宝塚歌劇団の元月組トップ娘役、愛希(まなき)れいか(28)が19日、大阪市内で、ミュージカル「ファントム~もうひとつのオペラ座の怪人~」取材会に臨み、「新たな挑戦になるなと思います」と語った。

愛希は09年に男役として入団。11年に娘役に転向し、12年4月にトップ娘役に就き、龍真咲(りゅう・まさき)、現トップ珠城(たまき)りょうの相手役を務め、昨年11月に退団した。

在団中は「ロミオとジュリエット」「ベルサイユのばら」「エリザベート」など、話題作や大作に出演したが、「ファントム」は「見るものだと思っていました」。

宝塚にあこがれていた少女時代、和央ようかの「ファントム」を見て、ヒロインのクリスティーヌを「娘役らしい、かれんでかわいい少女」とあこがれていた。「でも、歌(のキー)が高くて、自分がやるものではないと思っていました」。退団後は発声練習もし直した。

昨年末、愛希の退団直後、雪組で「ファントム」が上演され、観劇。望海風斗(のぞみ・ふうと)、真彩希帆(まあや・きほ)のトップコンビによる主演は、劇団きっての歌唱力、表現力で評判が高く、愛希も「望海さんの(同作への)思い入れも知っていたので、ただ、すごい…と感激していました」と振り返った。

昨秋の退団後、初作品が「エリザベート」で、今作が2作目。今回は退団後初の大阪公演もあり、クリスティーヌに「卒業した後にこの役をいただき、正直、驚いています。歌が鍵になる作品。オペラ座への出演を夢見ている少女。私も田舎(福井)から、宝塚だけを夢見て、目標にきましたので似ています」と言い、実体験を投影しつつ、役を作る考えだという。

ヒロインは木下晴香とのダブルキャスト。エリックは加藤和樹、城田優が演じる。男性との共演も「声を聴くのも、合わせるのも(退団後は)初めてだったので、すごくプラスになって、いい経験です」。ただ、前作「エリザベート」で、スタッフらから「宝塚っぽくしなくていい」と言われて悩む日々とも吐露した。

宝塚では、男役が絶対優位で、娘役はあくまでも「相手役」。必然的に抑える演技、表現が求められる。男役出身で、劇団時代は比較的強さのある娘役だった愛希も「遠慮がどこかにあったと思う。もっと殻を破りたい。もっともっと、自由に表現していきたい」と言い、稽古に取り組む。
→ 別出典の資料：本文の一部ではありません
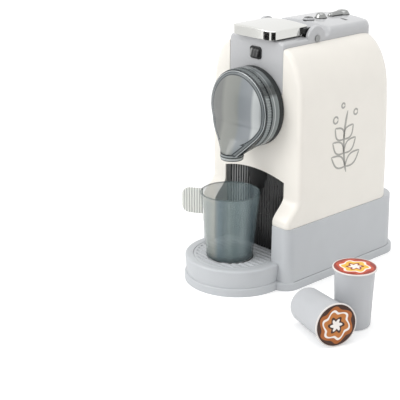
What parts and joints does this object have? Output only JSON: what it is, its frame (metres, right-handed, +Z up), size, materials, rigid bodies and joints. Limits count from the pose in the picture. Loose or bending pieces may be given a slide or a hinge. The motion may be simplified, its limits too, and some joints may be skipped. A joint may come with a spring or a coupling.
{
  "type": "toy coffee maker",
  "caption": "Toy capsule coffee maker: cream shell on a grey base with a drip tray, smoky tank over a cup, chromed lever on top, and capsules beside it.",
  "frame": {"origin": "on the floor under the middle of the machine's base", "axes": "+X to the machine's left as it faces the user, +Y from its front to its back, +Z up"},
  "size_m": [0.2058, 0.2066, 0.2154],
  "materials": {
    "cream_plastic": "satin moulded plastic",
    "grey_plastic": "satin moulded plastic",
    "black_plastic": "satin moulded plastic",
    "chrome_plating": "plated plastic, mirror bright",
    "smoke_plastic": "translucent smoky plastic",
    "dark_smoke_plastic": "translucent smoky plastic, thicker",
    "seal_rubber": "matt soft plastic",
    "steel": "zinc plated",
    "circuit_board": "board with lacquer",
    "cell_wrap": "plain wrapped cell",
    "capsule_plastic": "satin moulded plastic",
    "red_lid": null,
    "brown_lid": null
  },
  "bodies": {
    "machine": {"base_housing": "grey_plastic", "base_cover": "grey_plastic", "battery_door": "grey_plastic", "cell_1": "cell_wrap", "cell_2": "cell_wrap", "cell_3": "cell_wrap", "battery_contact_left": "steel", "battery_contact_right": "steel", "base_screw_1": "steel", "base_screw_2": "steel", "base_screw_3": "steel", "base_screw_4": "steel", "battery_door_screw": "steel", "speaker": "black_plastic", "body_shell": "cream_plastic", "rear_panel": "cream_plastic", "rear_screw_1": "steel", "rear_screw_2": "steel", "rear_screw_3": "steel", "rear_screw_4": "steel", "recess_insert": "black_plastic", "top_spine": "grey_plastic", "lever_pin_left": "steel", "lever_pin_right": "steel", "capsule_holder": "grey_plastic", "lamp_plate": "grey_plastic", "tank_lamp": "smoke_plastic", "power_spring": "steel", "brew_spring": "steel", "control_board": "circuit_board"},
    "lever": {"lever_cap": "chrome_plating", "lever_arm": "black_plastic"},
    "tank": {"tank_face": "smoke_plastic", "tank_drum": "dark_smoke_plastic", "tank_gasket": "seal_rubber", "spout_collar": "smoke_plastic", "tank_screw_1": "steel", "tank_screw_2": "steel", "tank_screw_3": "steel", "tank_screw_4": "steel"},
    "drip_tray": {"drip_grid": "grey_plastic"},
    "cup": {"cup": "smoke_plastic"},
    "power_button": {"power_button": "grey_plastic"},
    "brew_button": {"brew_button": "chrome_plating"},
    "selector": {"selector_knob": "chrome_plating"},
    "front_button": {"front_button": "black_plastic"},
    "capsule_upright": {"capsule_upright": "capsule_plastic", "capsule_upright_lid": "red_lid"},
    "capsule_lying": {"capsule_lying": "capsule_plastic", "capsule_lying_lid": "brown_lid"}
  },
  "joints": [
    {"name": "lever_hinge", "type": "hinge", "parent": "machine", "child": "lever", "pos_m": [0, 0.005, 0.2035], "axis": [-1, 0, 0], "range_deg": [0, 85]},
    {"name": "tank_slide", "type": "slide", "parent": "machine", "child": "tank", "axis": [0, -1, 0], "range_m": [0, 0.04]},
    {"name": "drip_tray_lift", "type": "slide", "parent": "machine", "child": "drip_tray", "axis": [0, 0, 1], "range_m": [0, 0.012]},
    {"name": "cup_lift", "type": "slide", "parent": "drip_tray", "child": "cup", "axis": [0, 0, 1], "range_m": [0, 0.012]},
    {"name": "power_press", "type": "slide", "parent": "machine", "child": "power_button", "axis": [0, 0, -1], "range_m": [0, 0.0015], "stiffness_N_per_m": 150, "springref_m": -0.0006, "deforming": ["power_spring"]},
    {"name": "brew_press", "type": "slide", "parent": "machine", "child": "brew_button", "axis": [0, 0, -1], "range_m": [0, 0.0015], "stiffness_N_per_m": 150, "springref_m": -0.0006, "deforming": ["brew_spring"]},
    {"name": "selector_turn", "type": "hinge", "parent": "machine", "child": "selector", "pos_m": [0, 0.0705, 0.21], "axis": [0, 0, 1], "range_deg": [-45, 45]},
    {"name": "front_press", "type": "slide", "parent": "machine", "child": "front_button", "axis": [0, 1, 0], "range_m": [0, 0.0008], "stiffness_N_per_m": 150, "springref_m": -0.0006},
    {"name": "capsule_upright_lift", "type": "slide", "parent": "machine", "child": "capsule_upright", "axis": [0, 0, 1], "range_m": [0, 0.06]},
    {"name": "capsule_lying_lift", "type": "slide", "parent": "machine", "child": "capsule_lying", "axis": [-0.2012, -0.5657, 0.7997], "range_m": [0, 0.06]}
  ]
}
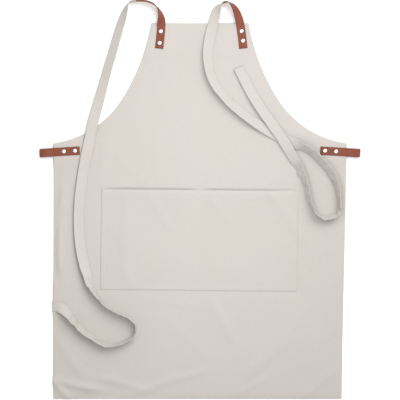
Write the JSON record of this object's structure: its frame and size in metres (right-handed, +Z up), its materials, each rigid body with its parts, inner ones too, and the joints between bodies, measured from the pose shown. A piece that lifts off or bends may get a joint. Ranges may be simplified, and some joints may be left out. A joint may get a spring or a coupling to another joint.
{
  "type": "bib apron",
  "caption": "Canvas bib apron laid flat, with a divided front pocket, riveted leather neck and side fittings and two long loose canvas straps.",
  "frame": {"origin": "on the surface that the apron lies on, in the middle of its outline without the loose straps", "axes": "+X across the apron, +Y from the foot to the bib, +Z up from the surface, out of the apron's front"},
  "size_m": [0.77, 0.9532, 0.0308],
  "materials": {
    "canvas": "undyed cotton canvas, plain weave, matt",
    "strap_canvas": "undyed cotton canvas, folded and stitched strap",
    "thread": "undyed cotton topstitching thread",
    "leather": "vegetable-tanned tan leather with darker cut edges",
    "rivet_metal": "nickel-plated domed caps"
  },
  "bodies": {
    "root": {"apron_panel": "canvas", "pocket_panel": "canvas", "left_armhole_facing": "canvas", "right_armhole_facing": "canvas", "left_strap": "strap_canvas", "right_strap": "strap_canvas", "bib_hem_stitching": "thread", "foot_hem_stitching": "thread", "left_side_stitching": "thread", "right_side_stitching": "thread", "left_armhole_stitching": "thread", "right_armhole_stitching": "thread", "pocket_mouth_stitching": "thread", "pocket_divider_stitching": "thread", "pocket_edge_stitching": "thread", "left_neck_leather": "leather", "right_neck_leather": "leather", "left_side_loop": "leather", "right_side_loop": "leather", "neck_rivet_caps": "rivet_metal", "neck_rivet_posts": "rivet_metal", "loop_rivet_caps": "rivet_metal", "loop_rivet_posts": "rivet_metal"}
  },
  "joints": []
}
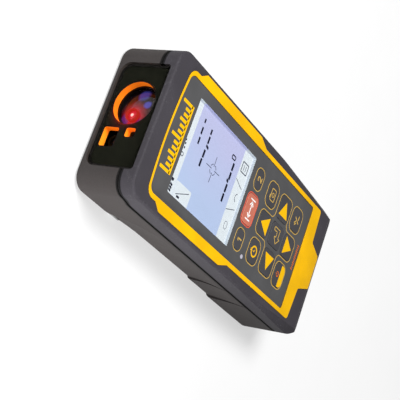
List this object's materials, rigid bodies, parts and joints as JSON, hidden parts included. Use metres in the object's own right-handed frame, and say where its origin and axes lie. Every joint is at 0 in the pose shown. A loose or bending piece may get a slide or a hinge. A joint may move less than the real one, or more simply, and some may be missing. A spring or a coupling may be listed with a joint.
{
  "type": "handheld laser distance meter",
  "caption": "Handheld laser distance meter lying on its back, with a colour display, a keypad, a dark lens window, a battery door and a fold-out end bracket.",
  "frame": {"origin": "middle of the back, on the surface that the meter lies on", "axes": "+Y along the housing, the way the laser beam leaves; +Z out of the display; +X to the right for someone reading the display"},
  "size_m": [0.0586, 0.143, 0.0267],
  "materials": {
    "shell_upper": "matte",
    "shell_lower": "matte",
    "bezel_yellow": "satin",
    "plate_grey": "satin",
    "door_plastic": "matte",
    "bracket_plastic": "satin",
    "inner_plastic": "matte",
    "key_rubber": "matte",
    "key_red": "matte",
    "rubber_black": "matte",
    "display_glass": "gloss",
    "display_cell": "gloss",
    "light_guide": "satin",
    "lamp": "gloss",
    "board_green": "satin",
    "chip_black": "matte",
    "contact_metal": "satin",
    "flex_amber": "satin",
    "cell_jacket": "satin",
    "screw_steel": "satin",
    "insert_brass": "satin",
    "barrel_brass": "satin",
    "window_glass": "gloss",
    "lens_glass": "gloss",
    "mask_black": "matte",
    "liner_orange": "satin",
    "bench_metal": "matte",
    "label_paper": "matte"
  },
  "bodies": {
    "housing": {"upper_shell": "shell_upper", "lower_shell": "shell_lower", "shell_gasket": "rubber_black", "housing_screws": "screw_steel", "bezel_frame": "bezel_yellow", "face_plate": "plate_grey", "display_window": "display_glass", "display_panel": "display_cell", "display_holder": "inner_plastic", "keypad_carrier": "inner_plastic", "snap_domes": "contact_metal", "status_light": "light_guide", "status_lamp": "lamp", "main_board": "board_green", "board_screws": "screw_steel", "board_chips": "chip_black", "radio_module": "contact_metal", "tilt_sensor": "chip_black", "buzzer": "chip_black", "flex_socket": "inner_plastic", "display_flex": "flex_amber", "battery_cell_left": "cell_jacket", "battery_cell_right": "cell_jacket", "contact_plates": "contact_metal", "contact_springs": "contact_metal", "bracket_pin": "screw_steel", "detent_spring": "contact_metal", "front_window": "window_glass", "window_seal": "rubber_black", "optics_mask": "mask_black", "optics_liner": "liner_orange", "receiver_lens": "lens_glass", "laser_barrel": "barrel_brass", "collimator_lens": "lens_glass", "laser_diode": "contact_metal", "optical_bench": "bench_metal", "optics_board": "board_green", "bench_screws": "screw_steel", "photo_detector": "contact_metal", "camera_module": "mask_black", "camera_lens": "lens_glass", "ambient_sensor": "lens_glass", "tripod_insert": "insert_brass", "strap_pin": "screw_steel", "rating_label": "label_paper"},
    "battery_door": {"battery_door": "door_plastic", "door_seal": "rubber_black"},
    "end_bracket": {"end_bracket": "bracket_plastic"},
    "key_dist": {"key_dist": "key_red"},
    "key_f1": {"key_f1": "key_rubber"},
    "key_f2": {"key_f2": "key_rubber"},
    "key_timer": {"key_timer": "key_rubber"},
    "key_camera": {"key_camera": "key_rubber"},
    "key_up": {"key_up": "key_rubber"},
    "key_down": {"key_down": "key_rubber"},
    "key_left": {"key_left": "key_rubber"},
    "key_right": {"key_right": "key_rubber"},
    "key_enter": {"key_enter": "key_rubber"},
    "key_clear": {"key_clear": "key_rubber"},
    "key_plus": {"key_plus": "key_rubber"}
  },
  "joints": [
    {"name": "key_dist_press", "type": "slide", "parent": "housing", "child": "key_dist", "axis": [0, 0, -1], "range_m": [0, 0.0005], "stiffness_N_per_m": 3000},
    {"name": "key_f1_press", "type": "slide", "parent": "housing", "child": "key_f1", "axis": [0, 0, -1], "range_m": [0, 0.0005], "stiffness_N_per_m": 3000},
    {"name": "key_f2_press", "type": "slide", "parent": "housing", "child": "key_f2", "axis": [0, 0, -1], "range_m": [0, 0.0005], "stiffness_N_per_m": 3000},
    {"name": "key_timer_press", "type": "slide", "parent": "housing", "child": "key_timer", "axis": [0, 0, -1], "range_m": [0, 0.0005], "stiffness_N_per_m": 3000},
    {"name": "key_camera_press", "type": "slide", "parent": "housing", "child": "key_camera", "axis": [0, 0, -1], "range_m": [0, 0.0005], "stiffness_N_per_m": 3000},
    {"name": "key_up_press", "type": "slide", "parent": "housing", "child": "key_up", "axis": [0, 0, -1], "range_m": [0, 0.0005], "stiffness_N_per_m": 3000},
    {"name": "key_down_press", "type": "slide", "parent": "housing", "child": "key_down", "axis": [0, 0, -1], "range_m": [0, 0.0005], "stiffness_N_per_m": 3000},
    {"name": "key_left_press", "type": "slide", "parent": "housing", "child": "key_left", "axis": [0, 0, -1], "range_m": [0, 0.0005], "stiffness_N_per_m": 3000},
    {"name": "key_right_press", "type": "slide", "parent": "housing", "child": "key_right", "axis": [0, 0, -1], "range_m": [0, 0.0005], "stiffness_N_per_m": 3000},
    {"name": "key_enter_press", "type": "slide", "parent": "housing", "child": "key_enter", "axis": [0, 0, -1], "range_m": [0, 0.0005], "stiffness_N_per_m": 3000},
    {"name": "key_clear_press", "type": "slide", "parent": "housing", "child": "key_clear", "axis": [0, 0, -1], "range_m": [0, 0.0005], "stiffness_N_per_m": 3000},
    {"name": "key_plus_press", "type": "slide", "parent": "housing", "child": "key_plus", "axis": [0, 0, -1], "range_m": [0, 0.0005], "stiffness_N_per_m": 3000},
    {"name": "door_hinge", "type": "hinge", "parent": "housing", "child": "battery_door", "pos_m": [0, -0.04815, 0.00095], "axis": [-1, 0, 0], "range_deg": [0, 80]},
    {"name": "bracket_hinge", "type": "hinge", "parent": "housing", "child": "end_bracket", "pos_m": [0, -0.0689, 0.002], "axis": [-1, 0, 0], "range_deg": [0, 180]}
  ]
}
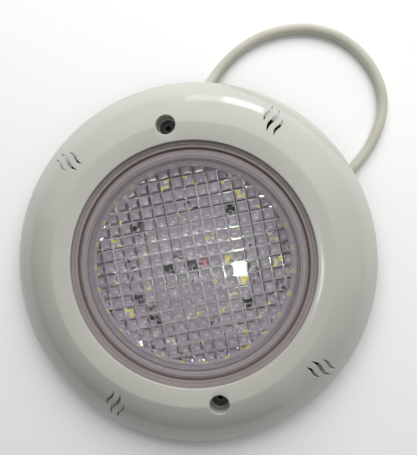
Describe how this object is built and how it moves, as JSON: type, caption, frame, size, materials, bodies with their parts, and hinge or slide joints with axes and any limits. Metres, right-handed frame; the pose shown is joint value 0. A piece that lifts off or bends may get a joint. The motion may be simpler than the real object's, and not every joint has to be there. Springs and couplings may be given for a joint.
{
  "type": "underwater pool light",
  "caption": "Round surface-mounted LED pool light with domed face ring, prismatic lens, LED board, wall bracket and coiled supply cord.",
  "frame": {"origin": "on the light's axis, in the plane of the bracket's back face that lies against the wall", "axes": "+Z is the way the lamp shines; the two screw wells lie on the Y axis; the cord leaves towards +Y and +X"},
  "size_m": [0.3224, 0.3208, 0.044],
  "materials": {
    "white_abs": "moulded, glossy",
    "grey_abs": "moulded, satin",
    "housing_abs": "moulded, satin",
    "clear_polycarbonate": "clear, polished",
    "sealant": "cured silicone",
    "solder_mask": "white solder mask",
    "aluminium": "rolled",
    "led_body": "white reflector plastic",
    "led_phosphor": "yellow phosphor in silicone",
    "black_epoxy": "moulded",
    "steel": "zinc plated",
    "insert_steel": "turned, knurled",
    "solder": "reflowed",
    "potting_resin": "cast",
    "seal_rubber": "moulded",
    "grey_nylon": "moulded",
    "cord_jacket": "extruded, matte",
    "core_brown": "extruded",
    "core_blue": "extruded",
    "lead_red": "extruded",
    "lead_black": "extruded",
    "tie_nylon": "moulded"
  },
  "bodies": {
    "bracket": {"wall_bracket": "grey_abs", "bracket_inserts": "insert_steel"},
    "lamp": {"rear_housing": "housing_abs", "heat_spreader": "aluminium", "led_board": "solder_mask", "led_packages": "led_body", "led_phosphors": "led_phosphor", "driver_chips": "black_epoxy", "chip_resistors": "black_epoxy", "edge_diodes": "black_epoxy", "bridge_rectifier": "black_epoxy", "board_screws": "steel", "lens": "clear_polycarbonate", "lens_sealant": "sealant", "gland_washer": "seal_rubber", "cord_potting": "potting_resin", "gland_body": "grey_nylon", "gland_seal": "seal_rubber", "gland_nut": "grey_nylon", "cord_entry": "cord_jacket", "supply_cord": "cord_jacket", "supply_cord_coil": "cord_jacket", "supply_cord_tail": "cord_jacket", "cord_tie": "tie_nylon", "core_brown": "core_brown", "core_blue": "core_blue", "core_ferrules": "steel", "lead_red": "lead_red", "lead_black": "lead_black", "solder_joints": "solder"},
    "ring": {"face_ring": "white_abs"}
  },
  "joints": [
    {"name": "lamp_lift", "type": "slide", "parent": "bracket", "child": "lamp", "axis": [0, 0, 1], "range_m": [0, 0.08]},
    {"name": "ring_lift", "type": "slide", "parent": "lamp", "child": "ring", "axis": [0, 0, 1], "range_m": [0, 0.08]}
  ]
}
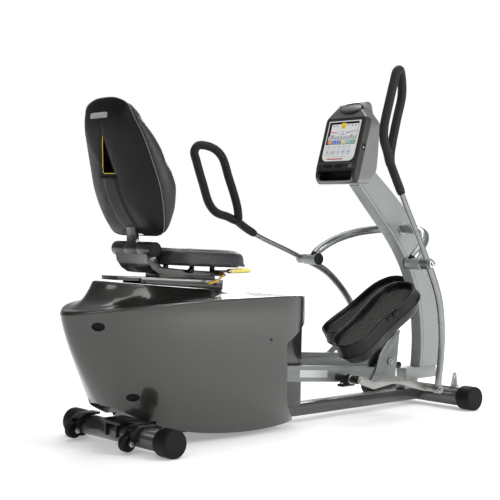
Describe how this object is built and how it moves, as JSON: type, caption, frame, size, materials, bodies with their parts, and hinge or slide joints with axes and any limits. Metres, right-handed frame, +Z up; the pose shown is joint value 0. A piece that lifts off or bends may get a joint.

退団後は私生活では大きな変化こそないものの「時間ができたので、ドラマがぴったりで(リアルタイムに)見ることができてうれしいです」と笑う。

仕事では大作続き。「重い作品が続いたので、明るくハッピーな作品や、映像の世界にも興味がありますし、いろんな方向に進みたい。(ダンスも武器だっただけに)踊る作品にも出たい」と話していた。

東京公演は、TBS赤坂ACTシアターで11月9日~12月1日、大阪公演は、梅田芸術劇場で12月7~16日。